Other OpenAI-compatible endpoints#
The same engine: openai plus parameters.base_url pattern works for any provider whose wire protocol is OpenAI-compatible, including OpenRouter, Together.ai, Fireworks.ai, Groq, DeepSeek’s hosted API at https://api.deepseek.com/v1, TGI deployments that expose /v1/chat/completions, and llama.cpp server with --api.

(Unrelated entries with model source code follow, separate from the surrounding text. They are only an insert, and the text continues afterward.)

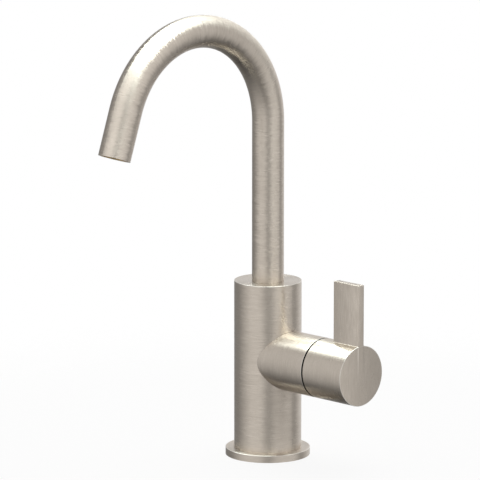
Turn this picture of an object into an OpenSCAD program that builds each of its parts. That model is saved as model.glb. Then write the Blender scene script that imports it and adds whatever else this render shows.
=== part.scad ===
// Basin mixer tap with a swivelling gooseneck spout and a side lever.
// Millimetres. The origin is the middle of the flange's underside, on the deck. +Z is up,
// the spout reaches towards -Y, where the user stands, and the lever is on the +X side.

/* [Base flange] */
// Diameter of the flange that stands on the deck
flange_d = 58.5; // [54:0.5:70]
// Height of the flange
flange_h = 5; // [4:0.5:9]
// Hole in the flange that the column's foot drops into
flange_bore_d = 38; // [36:0.5:40]
// Inner diameter of the rubber gasket in the flange's underside
gasket_in_d = 43; // [41:0.5:45]
// Width of the gasket's ring
gasket_w = 5; // [3:0.5:6]
// Thickness of the gasket
gasket_t = 2; // [1:0.1:3]

/* [Column] */
// Diameter of the column
column_d = 46.5; // [45:0.5:52]
// Height of the column above the flange
column_h = 117.5; // [115:0.5:160]
// How far the column's foot stays above the deck
foot_lift = 0.5; // [0.2:0.1:1.5]
// Chamfer on the turned outer edges
edge_chamfer = 0.5; // [0.2:0.1:1]

/* [Inlets and fixing] */
// Tapping hole of each inlet, for an M10 x 1 hose end
inlet_d = 9; // [8:0.1:10]
// Depth of the thread in each inlet
inlet_depth = 16; // [12:0.5:24]
// Distance between the two inlets
inlet_spacing = 18; // [16:0.5:20]
// Tapping hole for the fixing stud, an M8
stud_d = 6.8; // [5:0.1:8.5]
// Depth of the thread for the stud
stud_depth = 16; // [12:0.5:24]
// Distance of the stud from the column's axis
stud_offset = 12; // [11:0.5:13]
// Bore of the two inlet waterways
waterway_d = 6; // [5:0.5:6.5]
// Distance between the two inlet waterways
waterway_spacing = 14; // [13:0.5:15]
// Bore of the waterway that rises to the spout
rising_bore_d = 9; // [7:0.5:11]

/* [Spout] */
// Outer diameter of the spout's tube
tube_d = 22; // [20:0.5:24]
// Wall of the spout's tube
tube_wall = 1.5; // [1:0.1:2]
// Straight part of the spout above the column
riser_h = 111; // [80:1:180]
// Radius of the bend, to the middle of the tube
bend_r = 68.5; // [50:0.5:100]
// Angle that the tube is bent through
bend_angle = 161; // [140:1:180]
// Straight part after the bend
tail_l = 32.5; // [24:0.5:60]
// How far the tube goes down into the column
tube_sink = 5.5; // [4:0.5:8]
// How far the spout swings to each side
spout_swing = 60; // [20:5:80]

/* [Spout foot] */
// Depth of the socket in the column's top
socket_depth = 27.5; // [25.5:0.5:29]
// Water passage through the foot
foot_bore_d = 12; // [8:0.5:13]
// How far the foot's neck goes up into the tube
foot_neck_l = 12; // [8:0.5:20]
// Thickness of the glide ring under the foot
foot_ring_t = 2; // [1:0.1:2.5]
// Water passage through the glide ring
foot_ring_bore_d = 14; // [11.5:0.5:16]
// Thickness of the two sealing rings' rubber cord
oring_cord = 1.8; // [1.5:0.1:2]
// Distance of each sealing ring from its end of the foot
oring_inset = 3.2; // [2.5:0.1:3.5]
// Thread diameter of the screw that stops the spout's swing
stop_screw_d = 5; // [4:0.5:6]
// Diameter of the stop screw's plain tip
stop_tip_d = 3; // [2:0.1:3.5]
// How far the stop screw's tip reaches into the foot's groove
stop_reach = 2; // [1.2:0.1:2.2]

/* [Side barrel] */
// Height of the valve's axis above the deck
valve_z = 69; // [62:0.5:72]
// Diameter of the barrel and of the handle's hub
barrel_d = 41.5; // [40.5:0.5:43]
// Distance from the column's axis to the barrel's mouth
barrel_end = 52.5; // [50.5:0.5:60]
// Distance from the column's axis to the seat that the cartridge stands on
seat_x = 10; // [9:0.5:10]
// Visible gap between the barrel and the hub
parting_gap = 1; // [0.6:0.1:2]
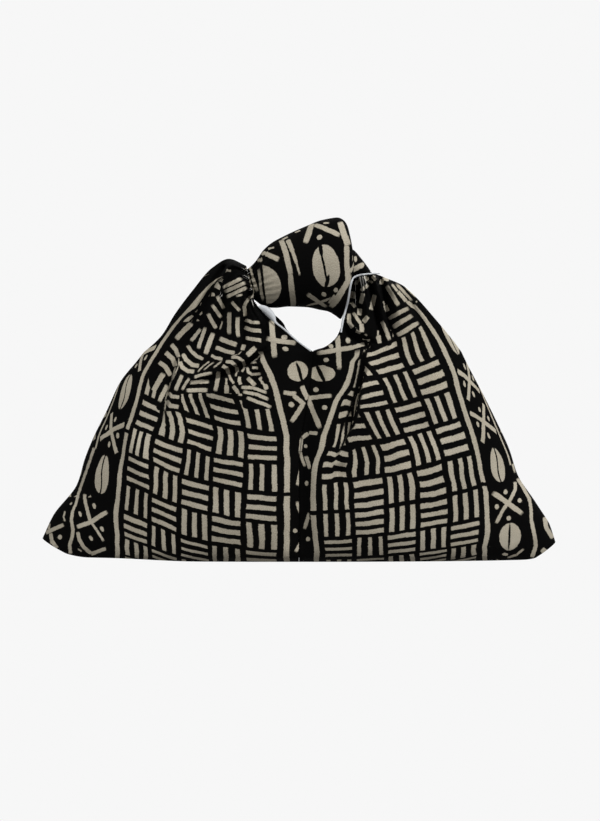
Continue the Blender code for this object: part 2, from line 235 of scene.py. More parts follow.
# The border's cross with four dots and its cowrie bean, in millimetres and radians
motifLook = {
    "armTurns": (0.72, -0.95),
    "armHalf": 2.7,
    "armReach": 22.0,
    "dots": ((12.5, 1.0), (-12.0, -1.0), (1.0, 13.0), (-1.0, -13.0)),
    "dotHalf": 2.3,
    "dotReach": 3.0,
    "beanHalf": 10.5,
    "beanReach": 18.5,
    "slitHalf": 0.8,
    "slitSway": 1.5,
    "slitPeriod": 7.0,
}
# The bars of a basket block, as shares of the block, each with how far chance may move it
basketLook = {"shift": 0.05, "barHalf": (0.243, 0.09), "barReach": (0.435, 0.03)}
# The canvas: its ground and its print at their darkest and palest
clothLook = {
    "ground": ((0.0004, 0.0004, 0.0004, 1), (0.0024, 0.0023, 0.0022, 1)),
    "print": ((0.365, 0.325, 0.245, 1), (0.475, 0.435, 0.355, 1)),
    "printedShine": 0.03,
    "plainShine": 0.2,
    "plainDark": 0.72,
    "printedBump": 0.0006,
    "plainBump": 0.0005,
}

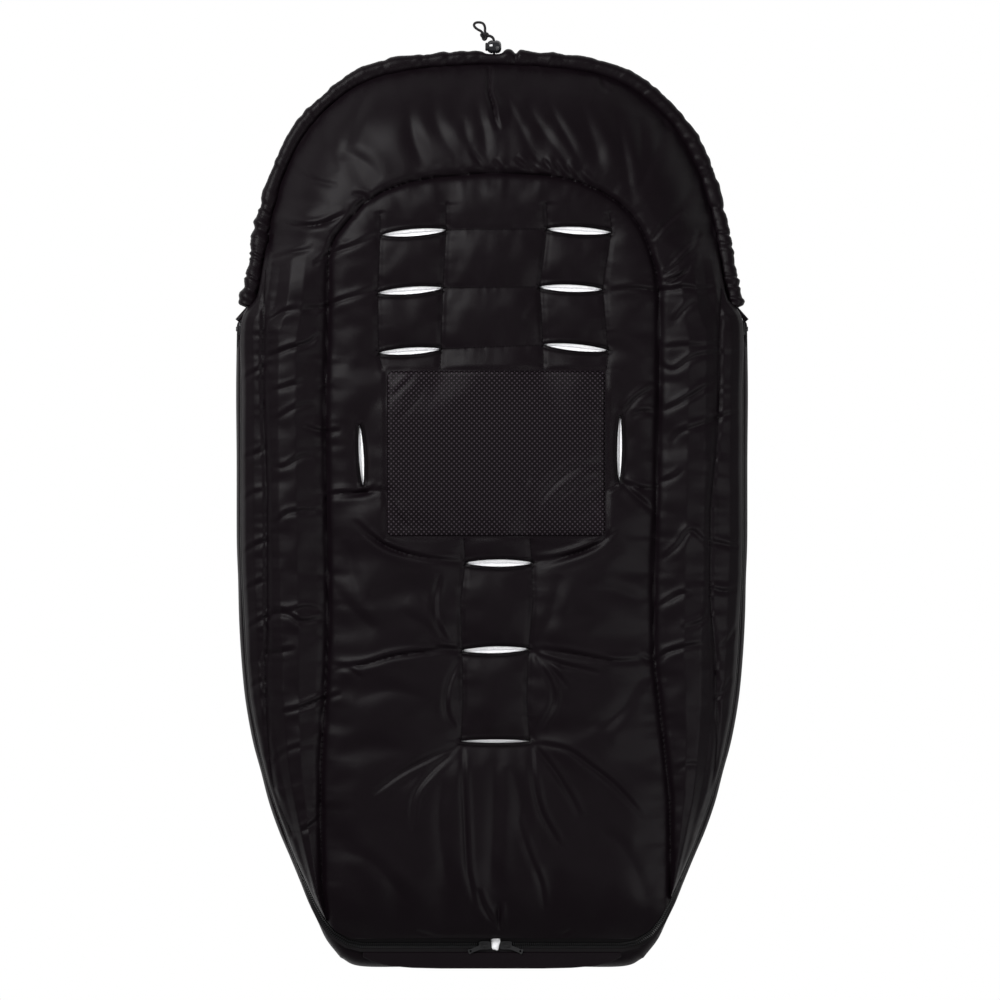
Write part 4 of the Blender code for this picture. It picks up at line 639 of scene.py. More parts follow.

Provide parameters.base_url and either parameters.api_key or a top-level api_key_env_var.
Google Vertex AI#
The following example shows how to configure the Google Vertex AI model as the main application LLM:
models:
- type: main
engine: vertexai
model: gemini-1.0-pro
Note
Vertex AI’s API isn’t OpenAI-compatible, so this engine is opt-in: set NEMOGUARDRAILS_LLM_FRAMEWORK=langchain and install langchain-google-vertexai. For background, see Migrating to 0.22.
Complete Example#
The following example shows how to configure the main application LLM, embeddings model, and a dedicated NemoGuard model for input and output checking:
models:
# Main application LLM
- type: main
engine: nim
model: meta/llama-3.1-70b-instruct
parameters:
temperature: 0.7
max_tokens: 2000
# Embeddings for knowledge base
- type: embeddings
engine: FastEmbed
model: all-MiniLM-L6-v2
# Dedicated model for input checking
- type: self_check_input
engine: nim
model: nvidia/llama-3.1-nemoguard-8b-content-safety
# Dedicated model for output checking
- type: self_check_output
engine: nim
model: nvidia/llama-3.1-nemoguard-8b-content-safety
Model Parameters#
Pass additional parameters to the underlying LLM client. For engines served by the built-in client (any OpenAI-compatible endpoint), parameters are forwarded to the OpenAI-compatible HTTP request (for example, temperature, max_tokens, base_url, api_key, default_query, default_headers). For LangChain engines, parameters follow the conventions of the underlying LangChain class.
models:
- type: main
engine: openai
model: gpt-4
parameters:
temperature: 0.7
max_tokens: 1000
top_p: 0.9
Common parameters vary by provider. For built-in engines, see the OpenAI-compatible client options. For LangChain engines, refer to the corresponding LangChain provider documentation.